There are two reasons a potential home seller might balk at selling his house in a down market. First, if the value of the house has decreased past the amount he owes on the mortgage, he’s underwater, and would owe money to the bank after he sells. But even if he has paid off the house, the fear of taking a loss might stop him in his tracks, even if it’s only a loss on paper.
For example, if he purchased the house for $200,000, at the peak of the market, he determined the house value was probably $800,000, and comparable homes are now selling for $400,000. Putting the costs of owning and living in a house aside, he would have a real gain of $200,000, but it feels like a loss of $400,000 from a theoretical peak.
The brain over-emphasizes the effect of a loss, and we are wired to avoid losses if possible. Many home sellers sell their current home at the same time they’re buying another. On average, the disadvantage one has as a seller is offset by the advantage one has as a buyer at roughly the same time. This is why the real estate market is slow to recover, however. People believe the myth about the great financial returns of real estate and rather than sell when they need to, they hold on until they can report that their home ownership was financially successful.
A recent article on NPR’s Planet Money illustrated loss aversion through a coin toss where the winning and losing scenarios were slightly different.
I recently visited Eric Johnson, a professor at Columbia’s Business School. He offered me a sweet bet on the flip of a coin. If the coin came up heads, I would win $6. If it came up tails, I would lose $1. I told him I’d take the bet. But then he changed the terms — if the coin came up heads, I would win $6. If it came up tails, I would lose $4. That bet I didn’t like.
Of course, this is irrational. The bet is still very much in my favor. If I took the bet 1,000 times, I’d almost certainly make a nice profit.
I think the key here is that over time, we know a coin toss will revert to positive performance 50% of the time. Although the overall probability remains the same when you look at one coin toss, there is no time for performance to even out. There is still the chance of losing $4, and it’s a good chance. It’s the same with selling a house. You don’t have the opportunity to sell houses over time so your performance reverts to average.

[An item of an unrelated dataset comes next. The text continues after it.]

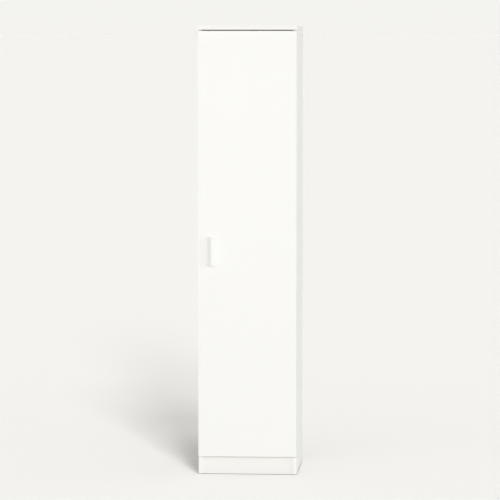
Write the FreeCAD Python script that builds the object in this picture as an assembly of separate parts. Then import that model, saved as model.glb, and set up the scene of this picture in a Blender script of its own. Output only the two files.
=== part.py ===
import FreeCAD, Part
import math
import os
from FreeCAD import Placement, Rotation, Vector

# Tall broom cupboard of 16 mm coated board with one full overlay door hinged
# on the right. Millimetres. X runs to the right, Y to the back, Z up.
# Working zero of Y is the front edge of the side boards; every part is moved
# at the end so that the origin is the bottom centre of the whole cupboard.

# ---- driving dimensions ----
body_width = 400.0
overall_height = 1824.0
body_depth = 450.0
board = 16.0
back_board = 3.0
glide_height = 2.0
glide_radius = 7.0
glide_round = 1.0
glide_inset = 30.0
glide_nail_radius = 0.9
glide_nail_length = 13.0
edge_round = 0.6
pick_tolerance = 0.01

top_side_overhang = 2.0
top_front_lip = 14.0
base_underside = 78.0
plinth_recess = 5.0
hat_compartment_height = 296.0
shelf_setback = 20.0
rail_height = 80.0
back_inset = 1.5
back_joint_height = 940.0
strip_skin = 0.8
strip_web = 1.2
strip_height = 18.0
nail_radius = 0.7
nail_head_radius = 1.6
nail_head_height = 0.6
nail_length = 20.0
nail_end_distance = 40.0

door_back_gap = 3.0
door_top_gap = 4.0
door_side_step = 0.5
door_bottom = 76.0
buffer_radius = 4.0
buffer_end_distance = 40.0

hinge_end_distance = 100.0
cup_radius = 17.5
cup_depth = 12.5
cup_skin = 0.8
cup_edge_strip = 3.0
cup_flange = 1.0
cup_flange_radius = 19.0
cup_wing_half_width = 7.0
cup_wing_reach = 6.0
cup_wing_round = 3.0
cup_screw_spacing = 48.0
cup_screw_offset = 6.0
pin_from_edge = 7.2
pin_from_back = 8.8
pin_radius = 1.25
pin_clearance = 0.05
knuckle_radius = 2.5
ear_gap = 0.2
ear_thickness = 2.8
ear_reach = 2.7
arm_thickness = 2.0
neck_width = 8.0
arm_width = 12.0
arm_reach = 62.0
arm_web_start = 1.0
arm_neck_end = 6.0
arm_lip = 1.3
arm_lip_start = 4.0
arm_bend_round = 1.8
plate_wing = 1.5
plate_wing_half_width = 9.0
plate_wing_reach = 8.0
plate_wing_round = 4.0
plate_rail = 1.8
plate_rail_half_width = 4.5
plate_rail_front = 19.0
plate_rail_rear = 21.0
plate_setback = 37.0
plate_screw_spacing = 32.0
adjusting_screw_forward = 11.0
adjusting_screw_head = 3.0
clamp_screw_rearward = 14.0
clamp_screw_head = 4.0
arm_screw_radius = 2.2
arm_screw_head_height = 1.8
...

One problem with this analogy is that while the results of a coin toss are random, your selling price, while perhaps not exact, is relatively well-defined. You know going into the transaction whether you have a paper loss or a gain. While clinging to a house longer than necessary in a market that has fallen is avoiding a guaranteed loss (real or paper), choosing not to take a 50/50 bet when the losing outcome seems too painful is avoiding merely the chance of a loss.
There is also the assumption that the coin toss isn’t rigged. If I offered you the opportunity to win $5,000 if the coin I toss lands on heads or to pay me $4,000 if the coin I toss lands on tails, first you’d ask yourself why I would even offer such a bet. You would consider whether I knew something about the coin that you didn’t know.

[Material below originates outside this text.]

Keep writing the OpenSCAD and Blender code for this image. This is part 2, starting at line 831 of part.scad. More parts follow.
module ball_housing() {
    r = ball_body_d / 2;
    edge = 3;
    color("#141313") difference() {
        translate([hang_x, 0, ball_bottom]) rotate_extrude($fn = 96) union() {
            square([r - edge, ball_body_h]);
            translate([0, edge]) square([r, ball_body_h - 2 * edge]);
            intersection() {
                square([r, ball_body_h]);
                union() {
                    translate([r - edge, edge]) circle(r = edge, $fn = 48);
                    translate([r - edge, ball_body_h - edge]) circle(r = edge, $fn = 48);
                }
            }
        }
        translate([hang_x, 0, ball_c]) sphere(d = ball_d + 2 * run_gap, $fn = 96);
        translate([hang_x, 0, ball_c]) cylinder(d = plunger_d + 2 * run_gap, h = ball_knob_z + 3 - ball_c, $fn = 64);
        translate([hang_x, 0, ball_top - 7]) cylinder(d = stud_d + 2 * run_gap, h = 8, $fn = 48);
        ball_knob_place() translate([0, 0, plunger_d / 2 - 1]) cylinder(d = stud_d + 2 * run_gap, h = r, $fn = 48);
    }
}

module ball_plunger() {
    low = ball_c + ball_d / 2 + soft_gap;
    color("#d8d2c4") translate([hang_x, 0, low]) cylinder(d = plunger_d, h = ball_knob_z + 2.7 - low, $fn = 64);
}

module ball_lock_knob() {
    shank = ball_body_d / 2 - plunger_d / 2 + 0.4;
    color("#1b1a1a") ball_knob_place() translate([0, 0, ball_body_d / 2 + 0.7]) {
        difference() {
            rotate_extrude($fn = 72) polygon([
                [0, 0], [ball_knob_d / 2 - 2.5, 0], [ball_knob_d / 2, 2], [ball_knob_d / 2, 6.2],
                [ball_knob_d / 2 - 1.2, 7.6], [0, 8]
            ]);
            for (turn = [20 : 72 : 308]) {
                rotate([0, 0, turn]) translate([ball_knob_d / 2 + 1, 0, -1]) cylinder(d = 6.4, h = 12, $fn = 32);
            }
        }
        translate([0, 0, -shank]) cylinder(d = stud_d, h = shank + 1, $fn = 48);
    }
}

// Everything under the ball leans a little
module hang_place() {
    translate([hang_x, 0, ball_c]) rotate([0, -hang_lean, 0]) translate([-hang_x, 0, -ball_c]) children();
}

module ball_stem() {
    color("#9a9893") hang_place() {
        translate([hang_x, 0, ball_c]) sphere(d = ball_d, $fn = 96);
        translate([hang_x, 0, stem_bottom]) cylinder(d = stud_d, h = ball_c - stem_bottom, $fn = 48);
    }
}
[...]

I’m sure home sellers often think the real estate industry is rigged. In fact, it is — real estate brokers are the real winners, because they can take a piece of every sale regardless of whether the seller wins or loses. They also have a lobbying group that ensures a favorable environment for real estate transactions.
Would you wait to sell a house at a time when the market is more in your favor, even if it means buying a new house when you’d have to pay more than you would today?